Dopo l'attacco chimico a Douma, la guerra in Siria rischia di coinvolgere direttamente l'occidente
Sabato scorso a Douma, città nella parte orientale del Ghouta, l'esercito siriano sostenuto dalla Russia ha effettuato l'ennesimo bombardamento per avere ragione degli ultimi resistenti che combattono opponendosi al regime di Assad.
Le conseguenze di tale bombardamento hanno fatto ritenere, anche a osservatori esterni non implicati nel conflitto, che l'esercito siriano abbia fatto uso di armi chimiche. Siria e Russia hanno smentito ufficialmente.

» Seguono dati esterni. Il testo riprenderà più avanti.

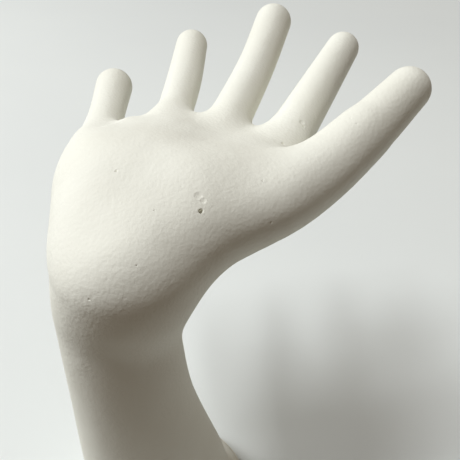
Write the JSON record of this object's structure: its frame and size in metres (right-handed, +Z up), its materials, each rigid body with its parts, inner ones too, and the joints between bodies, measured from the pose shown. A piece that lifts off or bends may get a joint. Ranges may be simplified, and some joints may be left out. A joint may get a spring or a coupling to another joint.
{
  "type": "ceramic hand sculpture",
  "caption": "Open hand in matte white ceramic, palm up and bent back at the wrist, on a slender forearm that flares into a round foot.",
  "frame": {"origin": "centre of the foot, on the table", "axes": "+Z up, +Y the way the fingers point, +X the thumb's side"},
  "size_m": [0.1538, 0.1856, 0.2059],
  "materials": {
    "ceramic": "matte",
    "felt": "matte"
  },
  "bodies": {
    "root": {"forearm": "ceramic", "palm": "ceramic", "thumb": "ceramic", "index_finger": "ceramic", "middle_finger": "ceramic", "ring_finger": "ceramic", "little_finger": "ceramic", "foot_plate": "ceramic", "felt_pad": "felt"}
  },
  "joints": []
}
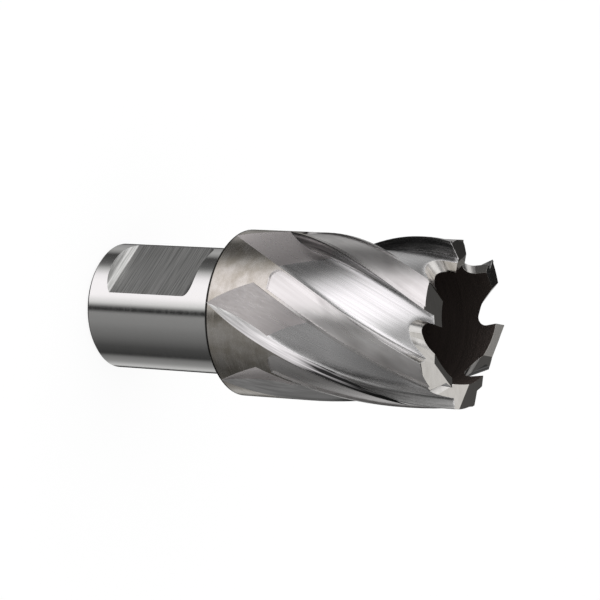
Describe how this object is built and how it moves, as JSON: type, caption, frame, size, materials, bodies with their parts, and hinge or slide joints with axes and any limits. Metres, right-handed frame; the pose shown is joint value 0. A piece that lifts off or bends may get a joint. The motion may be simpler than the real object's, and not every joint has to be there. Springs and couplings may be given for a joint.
{
  "type": "annular cutter",
  "caption": "Hollow annular cutter for a magnetic drill: round shank with driving flats, fluted cylindrical body and a ring of stepped, bevelled teeth around a deep core bore.",
  "frame": {"origin": "centre of the shank's end face", "axes": "+Z along the axis from the shank to the teeth; +X and +Y face out of the two driving flats"},
  "size_m": [0.025, 0.025, 0.0611],
  "materials": {
    "ground_steel": "ground flutes and flats, turned body, polished shank"
  },
  "bodies": {
    "root": {"cutter_body": "ground_steel"}
  },
  "joints": []
}
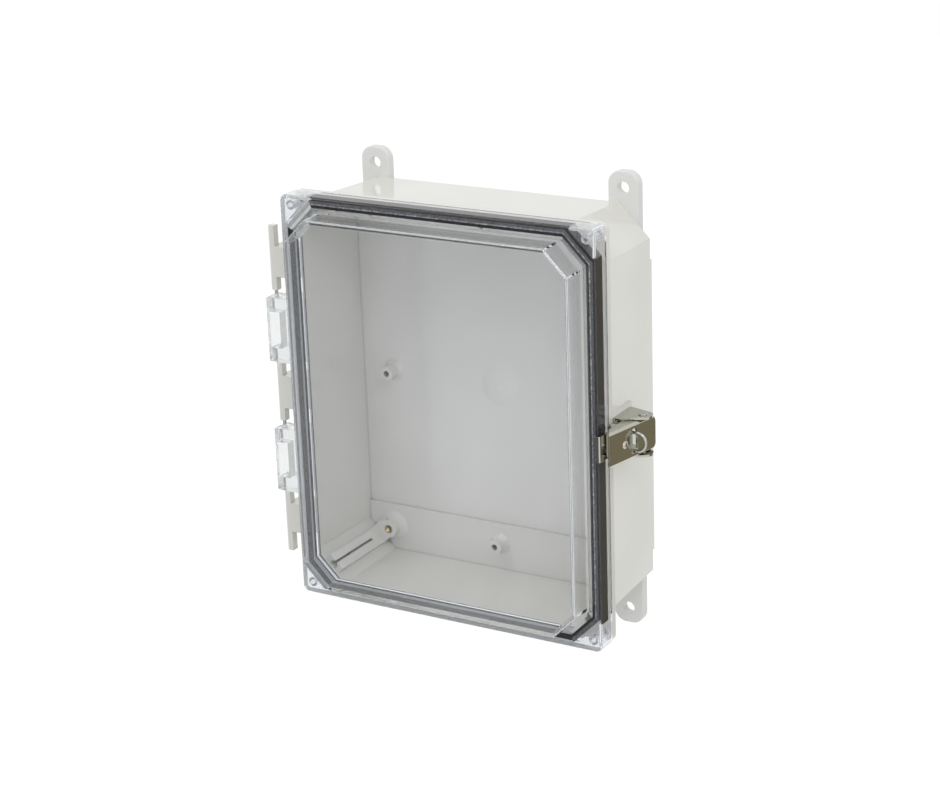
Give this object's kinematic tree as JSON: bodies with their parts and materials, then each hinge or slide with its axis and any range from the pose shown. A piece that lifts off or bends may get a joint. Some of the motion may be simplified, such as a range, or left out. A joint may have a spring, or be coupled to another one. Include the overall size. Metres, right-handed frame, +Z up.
{
  "type": "polycarbonate enclosure",
  "caption": "Wall-mounted polycarbonate enclosure with a hinged clear raised cover, foam gasket, screwed-on mounting feet and an over-centre draw latch with a padlock staple.",
  "frame": {"origin": "centre of the four wall-fixing holes in the feet, on the wall plane at the back of the feet", "axes": "+X to the right seen from the front, +Y back into the wall so the cover faces -Y, +Z up"},
  "size_m": [0.2801, 0.1062, 0.3226],
  "materials": {
    "grey_polycarbonate": "satin moulded",
    "clear_polycarbonate": "clear polished",
    "gasket_foam": "closed-cell foam",
    "foot_polycarbonate": "satin moulded",
    "screw_steel": "plain zinc-plated",
    "insert_brass": "machined",
    "latch_stainless": "polished stainless"
  },
  "bodies": {
    "base": {"base_shell": "grey_polycarbonate", "mounting_foot_top_right": "foot_polycarbonate", "mounting_foot_bottom_right": "foot_polycarbonate", "mounting_foot_top_left": "foot_polycarbonate", "mounting_foot_bottom_left": "foot_polycarbonate", "foot_screws": "screw_steel", "brass_inserts": "insert_brass", "hinge_pins_upper": "screw_steel", "hinge_pins_lower": "screw_steel", "latch_bracket": "latch_stainless", "bracket_screws": "screw_steel", "latch_pivot_pin": "latch_stainless", "padlock_staple": "latch_stainless"},
    "door": {"cover": "clear_polycarbonate", "gasket": "gasket_foam", "hinge_block_upper": "clear_polycarbonate", "hinge_block_lower": "clear_polycarbonate"},
    "lever": {"latch_lever": "latch_stainless", "claw_pin": "latch_stainless"},
    "claw": {"latch_claw": "latch_stainless"}
  },
  "joints": [
    {"name": "door_hinge", "type": "hinge", "parent": "base", "child": "door", "pos_m": [-0.1344, -0.0799, 0], "axis": [0, 0, -1], "range_deg": [0, 180]},
    {"name": "lever_pivot", "type": "hinge", "parent": "base", "child": "lever", "pos_m": [0.1335, -0.0549, 0], "axis": [0, 0, 1], "range_deg": [0, 135]},
    {"name": "claw_pivot", "type": "hinge", "parent": "lever", "child": "claw", "pos_m": [0.123, -0.078, 0], "axis": [0, 0, 1], "range_deg": [0, 20]}
  ]
}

Le Ong che operano sul campo a Douma, come la Syrian American Medical Society (SAMS), hanno rilasciato una dichiarazione congiunta affermando che 49 civili sono stati uccisi a causa di un possibile uso di armi chimiche. Un video ha mostrato i corpi di circa una dozzina, tra bambini, donne e uomini, morti a causa del bombardamento effettuato dalle forze siriane, alcuni di loro avevano della schiuma che usciva dalla bocca.
In attesa che il Consiglio di sicurezza delle Nazioni Unite si riunisca e faccia conoscere le proprie decisioni su quanto accaduto, nella notte di lunedì, la base aerea siriana di Tayfur, nei pressi di Homs, è stata colpita da un attacco missilistico che ha provocato la morte di oltre 10 persone, tutti militari, di cui alcuni iraniani.
Secondo la tv di Stato siriana, sarebbero stati gli Stati Uniti ad aver effettuato l'attacco dopo che il presidente Donald Trump aveva dichiarato, commentando il bombardamento di Douma, che la Siria avrebbe pagato tale atto con un "grande prezzo".
La Russia, invece, ha accusato Israele, affermando che l'attacco sarebbe stato portato da arei israeliani che avrebbero lanciato i propri missili dal Libano, senza neppure entrare nello spazio aereo siriano.
Oltre a quelle di Trump, da registrare anche le parole del presidente francese Emmanuel Macron che già nello scorso febbraio aveva detto che la Francia avrebbe risposto in caso di un attacco chimico letale nei confronti dei civili da parte delle forze governative in Siria.
I due presidenti, quello francese e quello statunitense, hanno parlato tra loro per concordare una risposta comune, negando però qualsiasi responsabilità nell'attacco alla base di Tayfur.